Cerita Sebelum Pandemi

on

3 Desember 2019

Selasa lalu aku hadir dalam acara wisuda temanku di daerah senayan. Disela menunggu temanku keluar dari gedung. Persis dihadapanku ada laki-laki berkacamata seraya senyum sumringah, rona wajah telihat jelas bahagia ketika yang dinanti mulai terlihat dari pintu keluar para wisudawan dan wisudawati, berlari kecil kearahnya dengan balasan peluk erat sembari berucap “selamat, hebat anak ayah” kemudian melepas pelukannya dan mundur perlahan membalikan badan, melepas kacamatanya dan menghapus air mata yang sudah tidak kuasa ditahannya sedaritadi.

Pertahanannya benar-benar runtuh, melihat putrinya menyelesaikan pendidikan sarjananya. Menyadari geraknya ku perhatikan, lelaki itu menoleh kearahku sembari tersenyum. Terkejut refleks aku menundukkan kepala yang tak sadar air mata sudah jatuh dan membasahi pipiku.
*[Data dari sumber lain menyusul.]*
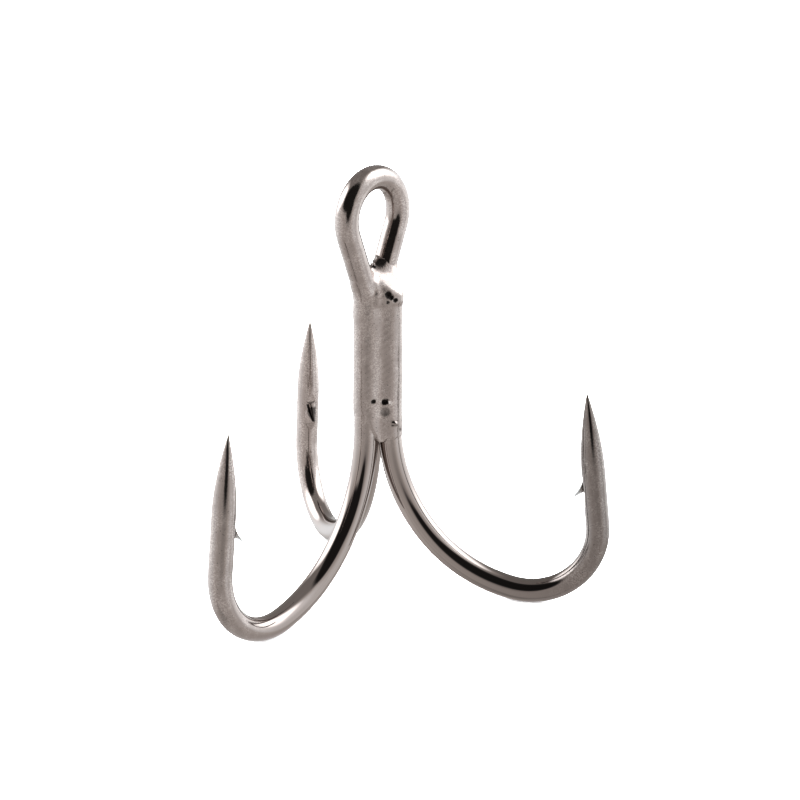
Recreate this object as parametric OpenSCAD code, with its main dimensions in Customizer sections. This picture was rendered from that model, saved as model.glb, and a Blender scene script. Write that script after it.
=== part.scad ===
// Treble fishing hook: one hook whose wire is turned into the line eye, two plain hooks laid
// beside it, and the braze metal that binds the three shanks.
// Millimetres. The origin is the centre of the eye's round end, +Z runs up the shank, the eye
// stands in the XZ plane and the eyed hook points along -X.

/* [Wire] */
// Diameter of the hook wire
wire_d = 2; // [1.8:0.05:2.2]
// Capillary gap between two brazed shanks
braze_gap = 0.1; // [0.04:0.02:0.16]

/* [Shank] */
// Straight shank from the neck of the eye down to the start of the bend
shank_len = 11.5; // [8:0.1:18]
// How far the cut ends of the plain hooks stop below the neck
plain_drop = 0.1; // [0.1:0.05:0.6]

/* [Eye] */
// Centreline radius of the round end of the eye
eye_r = 3.15; // [2.8:0.05:4]
// Height of the eye's centre above the neck, where the shank turns into the eye's first leg
eye_rise = 6.4; // [6:0.1:8]
// Height of the eye's centre above the point where its closing leg turns down
closing_rise = 5; // [4.8:0.1:5.4]
// How far the eye's centre stands off the shank's axis, towards the eyed hook
eye_offset = 0.4; // [0:0.05:0.6]
// Centreline radius of the small reverse bend at the foot of each leg
neck_r = 3; // [2:0.25:4]
// Clearance between the eye's cut end and the cut ends of the plain hooks
eye_end_clear = 0.25; // [0.2:0.05:0.5]

/* [Bend] */
// Centreline radius of the long sweep out of the shank
sweep_r = 14.8; // [11:0.1:18]
// Angle of the long sweep
sweep_angle = 42; // [40:1:60]
// Centreline radius of the belly, the lowest part of the bend
belly_r = 12.7; // [8:0.1:14]
// Angle of the belly
belly_angle = 35.5; // [25:0.5:45]
// Centreline radius of the tight heel under the spear
heel_r = 5.8; // [4:0.1:8]
// How far the spear leans in towards the shank, in degrees
spear_lean = 6; // [0:1:12]

/* [Spear] */
// Spear from the heel to the tip
spear_len = 11.4; // [10.5:0.1:14]
// Length of the ground taper at the tip
taper_len = 6.6; // [5:0.1:7]
// Radius of the blunt left on the tip
tip_r = 0.03; // [0.02:0.01:0.08]

/* [Barb] */
// Distance from the tip back to the barb's root
barb_back = 7.7; // [7.2:0.1:8.2]
// Length of the barb along the spear
barb_len = 1.25; // [0.8:0.05:1.6]
// How far the barb's edge stands out from the wire
barb_rise = 0.75; // [0.5:0.05:1]
// Width of the barb at its root
barb_w = 1; // [0.6:0.05:1.2]
// Depth of the flat that the barb was sliced from
barb_flat = 0.12; // [0.05:0.01:0.2]

/* [Braze] */
// How far the fillets stand out, as a share of the wire's radius
fillet_rise = 0.9; // [0.7:0.02:0.94]
// Height to which the braze fills the crotch of the eye, above the neck
crotch_rise = 2.5; // [1.8:0.1:2.8]

/* [Hidden] */
$fn = 128;

wire_r = wire_d / 2;
spacing = wire_d + braze_gap;      // centre to centre of two neighbouring shanks
shank_ring = spacing / sqrt(3);    // the three shank centres stand on this radius
neck_z = -eye_rise;
bend_z = neck_z - shank_len;
plain_top_z = neck_z - plain_drop;
heel_angle = 180 + spear_lean - sweep_angle - belly_angle;

// Direction in plan of each hook
eyed_dir = 180;
right_dir = -60;
left_dir = 60;

// Offset of each leg of the eye from the eye's centre, at the neck
eyed_leg_x = shank_ring - eye_offset;
closing_leg_x = spacing - eyed_leg_x;
// Lean and length that make a leg a tangent from its foot to the round end
function leg_lean(x, rise) = asin(eye_r / norm([x, rise])) - atan2(x, rise);
function leg_len(x, rise) = sqrt(x * x + rise * rise - eye_r * eye_r);
eyed_lean = leg_lean(eyed_leg_x, eye_rise);
closing_lean = leg_lean(closing_leg_x, closing_rise);
neck_tangent = neck_r * tan(eyed_lean / 2);
closing_tangent = neck_r * tan(closing_lean / 2);
tail_len = eye_rise + plain_drop - eye_end_clear - closing_rise - closing_tangent;
straight_len = shank_len - neck_tangent;
straight_top_z = bend_z + straight_len;

// A run is a list of lengths of wire, each [length, 0] if straight or [radius, angle] if bent.
// Each length that is numbered even is a hair slimmer and laps into its neighbours, so that
// a run is one solid.
slim = 0.004;
lap = 0.12;
// How far a cutting shape runs past what it cuts
spare = 1;
hook_run = [
    [sweep_r, sweep_angle],
    [belly_r, belly_angle],
    [heel_r, heel_angle],
    [spear_len - taper_len, 0]
];
eye_run = [
    [neck_r, eyed_lean],
    [leg_len(eyed_leg_x, eye_rise) - neck_tangent, 0],
    [eye_r, -180 - eyed_lean - closing_lean],
    [leg_len(closing_leg_x, closing_rise) - closing_tangent, 0],
    [neck_r, closing_lean],
    [tail_len, 0]
];

steel = [0.52, 0.49, 0.47];
braze = [0.60, 0.57, 0.55];

// Moves its children to the far end of a length that starts at the origin, heading +Z
module past(piece) {
    side = sign(piece[1]) * piece[0];
    if (piece[1] == 0) translate([0, 0, piece[0]]) children();
    else translate([side, 0, 0]) rotate([0, piece[1], 0]) translate([-side, 0, 0]) children();
}

// One length of wire that starts at the origin, heading +Z and bending towards +X
module length_of(piece, r, over) {
    if (piece[1] == 0) {
        translate([0, 0, -over]) cylinder(h = piece[0] + 2 * over, r = r);
    } else {
        over_angle = over / piece[0] * 180 / PI;
        rotate([0, 0, piece[1] < 0 ? 180 : 0]) translate([piece[0], 0, 0])
            rotate([90, 0, 180]) rotate([0, 0, -over_angle])
                rotate_extrude(angle = abs(piece[1]) + 2 * over_angle)
                    translate([piece[0], 0]) rotate(180) circle(r = r);
    }
}

// Wire along a run from the origin, heading +Z
module wire(run, i = 0) {
    slimmer = i % 2 == 0;
    length_of(run[i], wire_r - (slimmer ? slim : 0), slimmer ? lap : 0);
    if (i + 1 < len(run)) past(run[i]) wire(run, i + 1);
}

// Moves its children to the free end of a run
module at_end(run, i = 0) {
    if (i < len(run)) past(run[i]) at_end(run, i + 1) children();
    else children();
}

// Ground point, a swollen cone heading +Z, with the stub that laps into the spear
module point() {
    base_r = wire_r - slim;
    rotate_extrude() polygon([
        [0, -lap],
        [base_r, -lap],
        [base_r, 0],
        [wire_r * 0.92, taper_len * 0.2],
        [wire_r * 0.7, taper_len * 0.48],
        [wire_r * 0.38, taper_len * 0.76],
        [tip_r, taper_len],
        [0, taper_len]
    ]);
}

// Barb on the +X side of the spear, its root at the origin and its edge down the wire
module barb() {
    sink = wire_r * 0.5;
    crest = 0.08;
    intersection() {
        rotate([90, 0, 0]) translate([0, 0, -barb_w / 2]) linear_extrude(barb_w) polygon([
            [-sink, barb_len],
            [0, barb_len * 0.8],
            [crest, 0],
            [barb_rise, -barb_len],
            [barb_rise * 0.4, -barb_len * 0.85],
            [-barb_flat, -barb_len * 0.45],
            [-sink, -barb_len * 0.3]
        ]);
        translate([-sink * 1.1, 0, 0]) rotate([0, 90, 0]) linear_extrude(sink * 1.2 + barb_rise)
            polygon([
                [-barb_len * 1.1, barb_w * 0.3],
                [0, barb_w * 0.49],
                [barb_len * 1.1, barb_w * 0.2],
                [barb_len * 1.1, -barb_w * 0.2],
                [0, -barb_w * 0.49],
                [-barb_len * 1.1, -barb_w * 0.3]
            ]);
    }
}

// One hook below the start of its bend, hanging from the origin and pointing along +X
module hook() {
    barb_z = taper_len - barb_back;
    flat_len = barb_len * 1.7;
    rotate([180, 0, 0]) {
        difference() {
            wire(hook_run);
            at_end(hook_run) translate([wire_r - barb_flat, -wire_r, barb_z - flat_len])
                cube([wire_d, wire_d, flat_len]);
        }
        at_end(hook_run) {
            point();
            translate([wire_r, 0, barb_z]) barb();
        }
    }
}

// Puts its children on one corner of the shank triangle, facing outwards
module on_ring(direction) {
    translate([eye_offset, 0, 0]) rotate([0, 0, direction]) translate([shank_ring, 0, 0]) children();
}

// The eyed hook's wire above the start of its bend
module eyed_shank() {
    translate([0, 0, bend_z]) cylinder(h = straight_len, r = wire_r);
    translate([0, 0, straight_top_z]) wire(eye_run);
}

// A plain hook's wire above the start of its bend
module plain_shank() {
    translate([0, 0, bend_z]) cylinder(h = plain_top_z - bend_z, r = wire_r);
}

module plain_hook(direction) {
    color(steel) on_ring(direction) {
        plain_shank();
        translate([0, 0, bend_z]) hook();
    }
}

module eyed_hook() {
    color(steel) on_ring(eyed_dir) {
        eyed_shank();
        translate([0, 0, bend_z]) hook();
    }
}

module right_hook() {
    plain_hook(right_dir);
}

module left_hook() {
    plain_hook(left_dir);
}

// The wires that the braze metal wraps
module brazed_wires() {
    on_ring(eyed_dir) eyed_shank();
    for (direction = [right_dir, left_dir]) on_ring(direction) plain_shank();
}

// Centre of a shank in plan
function centre(direction) = [eye_offset, 0] + shank_ring * [cos(direction), sin(direction)];

// Plan of the channel between the three shanks
module core_plan() {
    polygon([centre(eyed_dir), centre(right_dir), centre(left_dir)]);
}

// Plan of the outer groove between two shanks, the second one anticlockwise from the first
module groove_plan(from, to) {
    a = centre(from);
    b = centre(to);
    out = [b[1] - a[1], a[0] - b[0]] / norm(b - a) * wire_r * fillet_rise;
    polygon([a, a + out, b + out, b]);
}

// Braze over a plan, along the straight length that the three shanks share
module braze_bar() {
    color(braze) translate([0, 0, bend_z]) difference() {
        linear_extrude(straight_len) children();
        for (direction = [eyed_dir, right_dir, left_dir])
            on_ring(direction) translate([0, 0, -spare])
                cylinder(h = straight_len + 2 * spare, r = wire_r);
    }
}

module braze_core() {
    braze_bar() core_plan();
}

module right_fillet() {
    braze_bar() groove_plan(eyed_dir, right_dir);
}

module left_fillet() {
    braze_bar() groove_plan(left_dir, eyed_dir);
}

module rear_fillet() {
    braze_bar() groove_plan(right_dir, left_dir);
}

// Braze over the cut ends of the plain hooks, which fills the crotch and closes the eye
module braze_neck() {
    cap_r = wire_r * 0.96;
    foot = plain_top_z - straight_top_z;
    rise = crotch_rise + plain_drop;
    reach = shank_ring * 3;
    color(braze) translate([0, 0, plain_top_z]) difference() {
        intersection() {
            translate([0, 0, -foot]) linear_extrude(foot + rise) {
                core_plan();
                groove_plan(eyed_dir, right_dir);
                groove_plan(right_dir, left_dir);
                groove_plan(left_dir, eyed_dir);
                translate(centre(right_dir)) circle(r = cap_r);
                translate(centre(left_dir)) circle(r = cap_r);
            }
            rotate([90, 0, 90]) translate([0, 0, -reach]) linear_extrude(2 * reach) polygon([
                [-wire_r * 2.1, -spare],
                [-wire_r * 2.1, rise * 0.02],
                [-wire_r * 1.5, rise * 0.22],
                [-wire_r * 0.9, rise * 0.6],
                [-wire_r * 0.55, rise],
                [wire_r * 0.55, rise],
                [wire_r * 0.9, rise * 0.6],
                [wire_r * 1.5, rise * 0.22],
                [wire_r * 2.1, rise * 0.02],
                [wire_r * 2.1, -spare]
            ]);
            rotate([90, 0, 0]) translate([0, 0, -reach]) linear_extrude(2 * reach) polygon([
                [-reach, -spare],
                [-reach, rise * 2],
                [closing_leg_x, rise],
                [closing_leg_x + wire_r * 0.8, rise * 0.12],
                [closing_leg_x + wire_r * 0.8, -spare]
            ]);
        }
        translate([0, 0, -plain_top_z]) brazed_wires();
    }
}

eyed_hook();
right_hook();
left_hook();
braze_core();
right_fillet();
left_fillet();
rear_fillet();
braze_neck();
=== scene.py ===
import math

import bpy
import numpy as np
from mathutils import Matrix, Vector


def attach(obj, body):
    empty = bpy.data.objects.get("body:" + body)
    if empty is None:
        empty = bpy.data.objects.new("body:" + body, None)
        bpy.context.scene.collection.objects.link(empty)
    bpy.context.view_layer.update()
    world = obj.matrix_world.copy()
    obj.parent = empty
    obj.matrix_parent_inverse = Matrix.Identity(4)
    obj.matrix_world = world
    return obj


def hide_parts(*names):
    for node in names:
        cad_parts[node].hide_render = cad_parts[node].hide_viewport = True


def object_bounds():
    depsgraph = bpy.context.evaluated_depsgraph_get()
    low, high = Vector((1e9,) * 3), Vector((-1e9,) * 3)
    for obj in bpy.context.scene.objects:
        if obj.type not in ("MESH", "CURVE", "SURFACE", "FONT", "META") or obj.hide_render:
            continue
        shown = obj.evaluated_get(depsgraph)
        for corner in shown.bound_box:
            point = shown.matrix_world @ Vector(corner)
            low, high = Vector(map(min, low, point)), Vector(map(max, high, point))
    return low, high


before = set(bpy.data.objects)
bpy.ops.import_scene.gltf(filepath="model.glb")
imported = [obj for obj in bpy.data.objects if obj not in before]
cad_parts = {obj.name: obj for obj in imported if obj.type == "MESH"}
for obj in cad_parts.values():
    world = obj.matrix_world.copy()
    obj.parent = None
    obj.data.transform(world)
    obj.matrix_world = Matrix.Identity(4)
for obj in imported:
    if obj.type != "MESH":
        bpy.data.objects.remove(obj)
cad_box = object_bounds()

# Driving dimensions, in millimetres and degrees. The frame's origin is the centre of the eye's
# round end, +Z runs up the shank, and the eyed hook points along -X.
MM = 0.001
WIRE_R = 1.0
SPACING = 2.1           # centre to centre of two neighbouring shanks
SHANK_LEN = 11.5
EYE_R = 3.15            # centreline radius of the eye
EYE_RISE = 6.4          # height of the eye's centre above the neck
CLOSING_RISE = 5.0      # height of the eye's centre above the foot of its closing leg
EYE_OFFSET = 0.4        # the eye's centre stands this far off the shank's axis
NECK_R = 3.0            # radius of the small reverse bend at the foot of each leg
EYE_END_CLEAR = 0.25    # the eye's cut end stops this far above the plain hooks' cut ends
PLAIN_DROP = 0.1        # the plain hooks' cut ends stop this far below the neck
SPEAR_LEN = 11.4
TAPER_LEN = 6.6
TAPER_CURVE = 1.75      # 1 for a straight cone, more for a fuller point
TIP_R = 0.03
END_ROUND = 0.12        # rounding of each wire's cut end
BARB_BACK = 7.7         # from the tip back to the barb's root
BARB_LEN = 1.3
BARB_RISE = 0.95
BARB_W = 1.0
BARB_FLAT = 0.12        # depth of the flat hollow that the barb was cut from
BARB_NICK = 0.1         # depth of the nick at the barb's root
CUT_START = -1.0        # the barb's cut starts and ends this far back from its root
CUT_END = 2.5

# The bend under each shank: (radius, turn) where the wire is bent, (length, 0) where it's straight
HOOK_RUN = [(14.8, -42.0), (12.7, -35.5), (5.8, -108.5), (SPEAR_LEN, 0.0)]

SHANK_RING = SPACING / math.sqrt(3)
NECK_Z = -EYE_RISE
BEND_Z = NECK_Z - SHANK_LEN
PLAIN_TOP_Z = NECK_Z - PLAIN_DROP
DIRECTIONS = {"eyed_hook": 180.0, "right_hook": -60.0, "left_hook": 60.0}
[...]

Huuh.. Lemahnya aku.

Hai para Ayah, terimakasih untuk setiap perjuangan yang terkadang kami sebagai anak tak menyadari. Dan seringkali protes pada setiap larangan yang kau buat karena menurut kami itu tidak penting.
Terkhusus ayah-ku, terimakasih untuk pembelaan atas setiap pengaduan kecil yang kau terima. Dan ternyata aku masih belum sekuat yang kau mau sampai seringkali menangis untuk hal-hal kecil.

YaAllah sang pemilik takdir setiap makhluknya, terimakasih sudah menghadirkan sosok Ayah dalam hidupku. Karena mungkin, untuk sebagian yang lain melihat ayahnya saja tidak pernah.

YaAllah sang pemilik masa, terimakasih untuk waktu yang sudah kau cukupkan untuk aku bersama Ayah. Karena mungkin, saat ini ayah sudah sangat bahagia berada disisiMu.